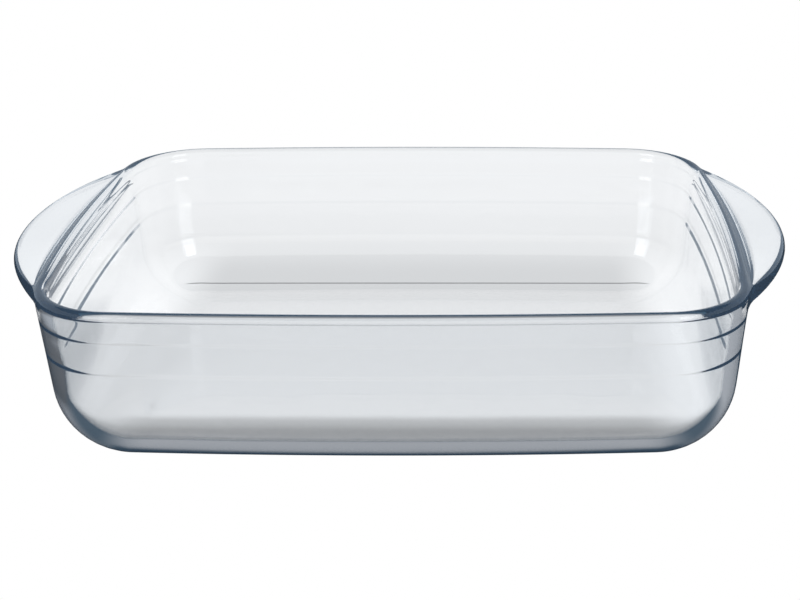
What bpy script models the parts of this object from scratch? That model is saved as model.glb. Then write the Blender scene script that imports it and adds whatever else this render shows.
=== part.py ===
"""Rectangular baking dish, pressed in one piece of clear glass, with a handle on each short side.

The dish stands on z = 0 with its middle on the Z axis, and is long along X. Its wall is a loft: one
closed loop of edges is extruded from ring to ring, up the outside, over the rim and the handles, down
the inside, and both ends of the loft are closed by a flat face, the underside and the inner floor.
"""

import math

import bmesh
import bpy

# Driving dimensions, in metres.
BODY_LENGTH = 0.303         # rim to rim along X, without the handles
BODY_WIDTH = 0.230          # rim to rim along Y
HEIGHT = 0.0765
CORNER_RADIUS = 0.0385      # seen from above, at the outside of the rim
BASE_CORNER_RADIUS = 0.010  # seen from above, where the round bottom edge meets the underside
CORNER_SOFTNESS = 0.004     # how gradually the corners stop getting smaller towards that radius
END_BOW = 0.0030            # how far a short side swells between its corners
SIDE_BOW = 0.0028           # the same for a long side

RIM_RADIUS = 0.0026         # the rim is rounded over the whole thickness of the wall
WALL_SLOPE = 0.073          # how fast the outside leans in on its way down
BASE_RADIUS = 0.0335        # outside, between the wall and the underside
FLOOR = 0.0055              # thickness of the floor

INNER_SLOPE = 0.050         # how fast the inside leans in between its ledges
LEDGES = (                  # moulded round the inside: middle height, step inwards, height it takes
    (0.0718, 0.0006, 0.0018),
    (0.0620, 0.0006, 0.0022),
    (0.0475, 0.0006, 0.0025),
)

HANDLE_TIP = 0.1745         # from the middle of the dish to a handle's edge
HANDLE_RADIUS = 0.132       # of a handle's edge, seen from above
HANDLE_END = 0.087          # how far a handle reaches to each side of the middle
HANDLE_FADE = 0.0125        # over which a handle runs out into the rim
HANDLE_DROP = 0.0016        # from the top of the rim down to the edge of a handle
HANDLE_DIP = 0.0009         # from there down to the valley beside the rim
HANDLE_VALLEY = 0.0026      # from the outside of the rim to the bottom of that valley
HANDLE_EDGE = 0.0036        # radius of a handle's round edge, at its tip
HANDLE_FILLET = 0.0090      # under a handle, against the wall, at its tip
HANDLE_ROOT = 0.0585        # height below which a handle leaves the wall as it is
HANDLE_SOFTNESS = 0.002     # how gradually a handle comes out of the rim
RIDGE_START = 25.0          # degrees above level where the rim's ridge rises out of the valley

END_STATIONS = 8        # along half a short side
CORNER_STATIONS = 7     # round a corner
SIDE_STATIONS = 6       # along half a long side
FILLET_STEPS = 3
EDGE_STEPS = 6
CREST_STEPS = 3
INNER_RIM_STEPS = 4
BOTTOM_STEPS = 7

SHARP_ANGLE = 40.0      # degrees between faces, past which an edge is shaded as sharp

GLASS_COLOUR = (0.86, 0.90, 0.92, 1.0)


def soft_limit(value, least, softness):
    """The value, held smoothly above its least."""
    above = value - least
    return least + 0.5 * (above + math.hypot(above, softness))


def smooth_step(value):
    t = min(max(value, 0.0), 1.0)
    return t * t * (3.0 - 2.0 * t)


def quarter_outline(offset):
    """Points round a quarter of the dish, from the middle of the +X end to the middle of the +Y side.

    A positive offset lies outside the rim. The outline is a bowed core with a round border.
    """
    radius = soft_limit(CORNER_RADIUS + offset, BASE_CORNER_RADIUS, CORNER_SOFTNESS)
    core_x = BODY_LENGTH / 2 + offset - radius
    core_y = BODY_WIDTH / 2 + offset - radius
    corner_x = core_x - END_BOW
    corner_y = core_y - SIDE_BOW
    points = []
    for i in range(END_STATIONS):
        t = math.sin(math.pi / 2 * i / END_STATIONS)
        turn = math.atan(2 * END_BOW * t / corner_y)
        points.append((core_x - END_BOW * t * t, corner_y * t, turn))
    start = math.atan(2 * END_BOW / corner_y)
    finish = math.pi / 2 - math.atan(2 * SIDE_BOW / corner_x)
    for i in range(CORNER_STATIONS):
        points.append((corner_x, corner_y, start + (finish - start) * i / CORNER_STATIONS))
    for i in range(SIDE_STATIONS + 1):
        t = 1.0 - i / SIDE_STATIONS
        turn = math.pi / 2 - math.atan(2 * SIDE_BOW * t / corner_x)
        points.append((corner_x * t, core_y - SIDE_BOW * t * t, turn))
    return [(x + radius * math.cos(a), y + radius * math.sin(a)) for x, y, a in points]


def outline(offset):
    """The whole closed outline, mirrored from its quarter."""
    quarter = quarter_outline(offset)
    half = quarter + [(-x, y) for x, y in reversed(quarter[:-1])]
    return half + [(x, -y) for x, y in reversed(half[1:-1])]


def arc(offset, height, radius, start, finish, steps):
    """Section points on an arc about a centre, with the angles in degrees from straight outwards."""
    points = []
    for i in range(steps + 1):
        angle = math.radians(start + (finish - start) * i / steps)
        points.append((offset + radius * math.cos(angle), height + radius * math.sin(angle)))
    return points


def run(start, finish, steps):
    """Section points on a straight run, without its first point."""
    points = []
    for i in range(1, steps + 1):
        t = i / steps
        points.append((start[0] + (finish[0] - start[0]) * t, start[1] + (finish[1] - start[1]) * t))
    return points


def round_bottom(slope, wall_offset, wall_height, radius, floor, steps):
    """An arc from a floor to a leaning wall, which passes through one known point."""
    lean = math.atan(slope)
    touch = floor + radius - radius * math.sin(lean)
    centre = wall_offset - slope * (wall_height - touch) - radius * math.cos(lean)
    return arc(centre, floor + radius, radius, -90.0, -math.degrees(lean), steps)


def outer_bottom():
    """Section of the outside, from the underside round the bottom edge to the wall."""
    return round_bottom(WALL_SLOPE, 0.0, HEIGHT - RIM_RADIUS, BASE_RADIUS, 0.0, BOTTOM_STEPS)


def inner_wall():
    """Section of the inside, from under the rim down over the ledges to the floor."""
    offset = -2 * RIM_RADIUS
    height = HEIGHT - RIM_RADIUS
    points = []
    for middle, step, rise in LEDGES:
        offset -= INNER_SLOPE * (height - middle - rise / 2)
        points.append((offset, middle + rise / 2))
        offset -= step
        height = middle - rise / 2
        points.append((offset, height))
    bottom = round_bottom(INNER_SLOPE, offset, height, BASE_RADIUS - FLOOR, FLOOR, BOTTOM_STEPS)
    return points + bottom[::-1]


def plain_rim():
    """Section of the top of the wall, from below the handles' height to its crest, with no handle."""
    top = HEIGHT - RIM_RADIUS
    start = (-WALL_SLOPE * (top - HANDLE_ROOT), HANDLE_ROOT)
    wall_steps = FILLET_STEPS + EDGE_STEPS // 2
    points = [start] + run(start, (-WALL_SLOPE * RIM_RADIUS, HEIGHT - 2 * RIM_RADIUS), wall_steps)
    return points + arc(-RIM_RADIUS, top, RIM_RADIUS, 0.0, 90.0, EDGE_STEPS // 2 + CREST_STEPS + 3)


def handle_rim(reach):
    """The same stretch, point for point, where a handle stands out by its reach: the fillet under it,
    its round edge, its top, which dips to a valley, and the ridge of the rim beside that. It is the
    section at the handle's tip, squeezed to the reach.
    """
    full = HANDLE_TIP - BODY_LENGTH / 2
    squeeze = reach / full
    top = HEIGHT - HANDLE_DROP
    below = top - 2 * HANDLE_EDGE
    points = arc(HANDLE_FILLET, below - HANDLE_FILLET, HANDLE_FILLET, 180.0, 90.0, FILLET_STEPS)
    points += arc(full - HANDLE_EDGE, top - HANDLE_EDGE, HANDLE_EDGE, -90.0, 90.0, EDGE_STEPS)
    brink = points[-1][0]
    for share in (0.5, 1.0):
        dip = HANDLE_DIP * squeeze * smooth_step(share)
        points.append((brink + (HANDLE_VALLEY - brink) * share, top - dip))
    squeezed = []
    for out, height in points:
        wall = -WALL_SLOPE * max(HEIGHT - RIM_RADIUS - height, 0.0)
        squeezed.append((out * squeeze + wall * (1.0 - out / full), height))
    return squeezed + arc(-RIM_RADIUS, HEIGHT - RIM_RADIUS, RIM_RADIUS, RIDGE_START, 90.0, CREST_STEPS)


def sections():
    """One whole section for each station round the dish, from the underside over the rim to the floor."""
    inner_rim = arc(-RIM_RADIUS, HEIGHT - RIM_RADIUS, RIM_RADIUS, 90.0, 180.0, INNER_RIM_STEPS)[1:]
    plain = plain_rim()
    found = []
    for x, y in outline(0.0):
        edge = HANDLE_TIP - HANDLE_RADIUS + math.sqrt(max(HANDLE_RADIUS ** 2 - y ** 2, 0.0))
        reach = soft_limit(edge - abs(x), 0.0, HANDLE_SOFTNESS)
        share = smooth_step((HANDLE_END - abs(y)) / HANDLE_FADE)
        pairs = zip(plain, handle_rim(reach))
        rim = [tuple(p + (h - p) * share for p, h in zip(*pair)) for pair in pairs]
        found.append(outer_bottom() + rim + inner_rim + inner_wall())
    return found


def raise_ring(bm, ring, places):
    """Extrudes a closed ring of vertices and moves the new ring to its places."""
    loop = [bm.edges.get(pair) for pair in zip(ring, ring[1:] + ring[:1])]
    made = bmesh.ops.extrude_edge_only(bm, edges=loop)["geom"]
    fresh = {item for item in made if isinstance(item, bmesh.types.BMVert)}
    raised = []
    for vertex, place in zip(ring, places):
        above = next(e.other_vert(vertex) for e in vertex.link_edges if e.other_vert(vertex) in fresh)
        above.co = place
        raised.append(above)
    return raised


def dish_mesh():
    """Lofts the dish from its underside to its inner floor."""
    stations = sections()
    rings = []
    for level in range(len(stations[0])):
        ring = []
        for i, section in enumerate(stations):
            offset, height = section[level]
            x, y = outline(offset)[i]
            ring.append((x, y, height))
        rings.append(ring)

    bm = bmesh.new()
    made = bmesh.ops.create_circle(bm, cap_ends=True, radius=BODY_WIDTH / 2, segments=len(stations))
    ring = made["verts"]
    for vertex, place in zip(ring, rings[0]):
        vertex.co = place
    for places in rings[1:]:
        ring = raise_ring(bm, ring, places)
    bmesh.ops.contextual_create(bm, geom=[bm.edges.get(p) for p in zip(ring, ring[1:] + ring[:1])])
    bmesh.ops.recalc_face_normals(bm, faces=bm.faces)

    mesh = bpy.data.meshes.new("dish")
    bm.to_mesh(mesh)
    bm.free()
    mesh.shade_smooth()
    mesh.set_sharp_from_angle(angle=math.radians(SHARP_ANGLE))
    return mesh


def pressed_glass():
    """Clear glass with a faint blue-grey body colour."""
    material = bpy.data.materials.new("pressed_glass")
    material.use_nodes = True
    shader = material.node_tree.nodes["Principled BSDF"]
    shader.inputs["Base Color"].default_value = GLASS_COLOUR
    shader.inputs["Roughness"].default_value = 0.02
    shader.inputs["Metallic"].default_value = 0.0
    shader.inputs["Transmission Weight"].default_value = 1.0
    shader.inputs["IOR"].default_value = 1.5
    return material


for leftover in list(bpy.data.objects):
    bpy.data.objects.remove(leftover)

dish = bpy.data.objects.new("dish", dish_mesh())
dish.data.materials.append(pressed_glass())
bpy.context.scene.collection.objects.link(dish)
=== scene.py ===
import math

import bmesh
import bpy
from mathutils import Matrix, Vector
from mathutils.noise import noise


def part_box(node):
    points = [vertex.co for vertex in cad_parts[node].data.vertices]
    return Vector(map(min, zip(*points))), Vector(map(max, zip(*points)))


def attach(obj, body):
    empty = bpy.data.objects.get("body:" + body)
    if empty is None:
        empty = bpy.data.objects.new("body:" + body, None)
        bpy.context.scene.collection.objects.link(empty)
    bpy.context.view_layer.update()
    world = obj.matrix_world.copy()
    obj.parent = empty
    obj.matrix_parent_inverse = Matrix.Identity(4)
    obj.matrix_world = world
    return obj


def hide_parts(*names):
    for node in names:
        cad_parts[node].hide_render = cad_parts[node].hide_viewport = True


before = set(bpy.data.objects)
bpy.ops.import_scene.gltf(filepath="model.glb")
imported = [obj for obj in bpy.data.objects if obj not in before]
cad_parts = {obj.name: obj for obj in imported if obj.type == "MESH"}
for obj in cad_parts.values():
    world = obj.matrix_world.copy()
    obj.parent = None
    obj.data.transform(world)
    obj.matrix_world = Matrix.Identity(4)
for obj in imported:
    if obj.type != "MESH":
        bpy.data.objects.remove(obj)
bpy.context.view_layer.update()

# ---------------------------------------------------------------------------------------------
# The dish: rectangular, for roasting and baking, with a crescent handle on each short side.
# It is one piece of clear heat-resistant glass. A gob of molten glass is pressed between a mould
# and a plunger, which leaves the ledges round the inside, and fire polishing rounds the rim.
# ---------------------------------------------------------------------------------------------
low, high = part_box("dish")
WIDTH = high.y - low.y      # rim to rim
HEIGHT = high.z - low.z
HANDLE_TIP = high.x         # from the middle of the dish to a handle's edge
BODY_LENGTH = 0.303         # rim to rim, without the handles
CORNER_RADIUS = 0.0385      # seen from above, at the outside of the rim
BASE_CORNER_RADIUS = 0.010  # seen from above, where the round bottom edge meets the underside
CORNER_SOFTNESS = 0.004     # how gradually the corners stop getting smaller towards that radius
END_BOW = 0.0030            # how far a short side swells between its corners
SIDE_BOW = 0.0028           # the same for a long side

RIM_RADIUS = 0.0026         # the rim is rounded over the whole thickness of the wall
WALL_SLOPE = 0.073          # how fast the outside leans in on its way down
BASE_RADIUS = 0.0335        # outside, between the wall and the underside
FLOOR = 0.0055              # thickness of the floor

INNER_SLOPE = 0.050         # how fast the inside leans in between its ledges
LEDGES = (                  # moulded round the inside: middle height, step inwards, height it takes
    (0.0718, 0.0006, 0.0018),
    (0.0620, 0.0006, 0.0022),
    (0.0475, 0.0006, 0.0025),
)

HANDLE_RADIUS = 0.132       # of a handle's edge, seen from above
HANDLE_END = 0.087          # how far a handle reaches to each side of the middle
HANDLE_FADE = 0.0125        # over which a handle runs out into the rim
HANDLE_DROP = 0.0016        # from the top of the rim down to the edge of a handle
HANDLE_DIP = 0.0009         # from there down to the valley beside the rim
HANDLE_VALLEY = 0.0026      # from the outside of the rim to the bottom of that valley
HANDLE_EDGE = 0.0036        # radius of a handle's round edge, at its tip
HANDLE_FILLET = 0.0090      # under a handle, against the wall, at its tip
HANDLE_ROOT = 0.0585        # height below which a handle leaves the wall as it is
HANDLE_SOFTNESS = 0.002     # how gradually a handle comes out of the rim
RIDGE_START = 25.0          # degrees above level where the rim's ridge rises out of the valley

SWELL = 0.00006             # how far the fire-polished wall wanders in and out
SWELL_LENGTH = 0.016        # from one swell to the next
FLAT_BORDER = 0.0015        # a narrow border keeps the flat floor and underside truly flat

END_STATIONS = 26           # along half a short side
CORNER_STATIONS = 22        # round a corner
SIDE_STATIONS = 28          # along half a long side
BOTTOM_STEPS = 16           # round the bottom edge, and so on upwards
WALL_STEPS = 12
FILLET_STEPS = 6
EDGE_STEPS = 12
TOP_STEPS = 8               # across a handle, from its edge to its valley
CREST_STEPS = 8
INNER_RIM_STEPS = 8
LEDGE_STEPS = 8
SHELF_STEPS = 4             # between two ledges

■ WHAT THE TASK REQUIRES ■
Quote only the lines running from the line that holds "for leftover in" to the line that holds "obj.parent = empty", both ends included.

■ FINISHED ANSWER ■
for leftover in list(bpy.data.objects):
    bpy.data.objects.remove(leftover)

dish = bpy.data.objects.new("dish", dish_mesh())
dish.data.materials.append(pressed_glass())
bpy.context.scene.collection.objects.link(dish)
=== scene.py ===
import math

import bmesh
import bpy
from mathutils import Matrix, Vector
from mathutils.noise import noise


def part_box(node):
    points = [vertex.co for vertex in cad_parts[node].data.vertices]
    return Vector(map(min, zip(*points))), Vector(map(max, zip(*points)))


def attach(obj, body):
    empty = bpy.data.objects.get("body:" + body)
    if empty is None:
        empty = bpy.data.objects.new("body:" + body, None)
        bpy.context.scene.collection.objects.link(empty)
    bpy.context.view_layer.update()
    world = obj.matrix_world.copy()
    obj.parent = empty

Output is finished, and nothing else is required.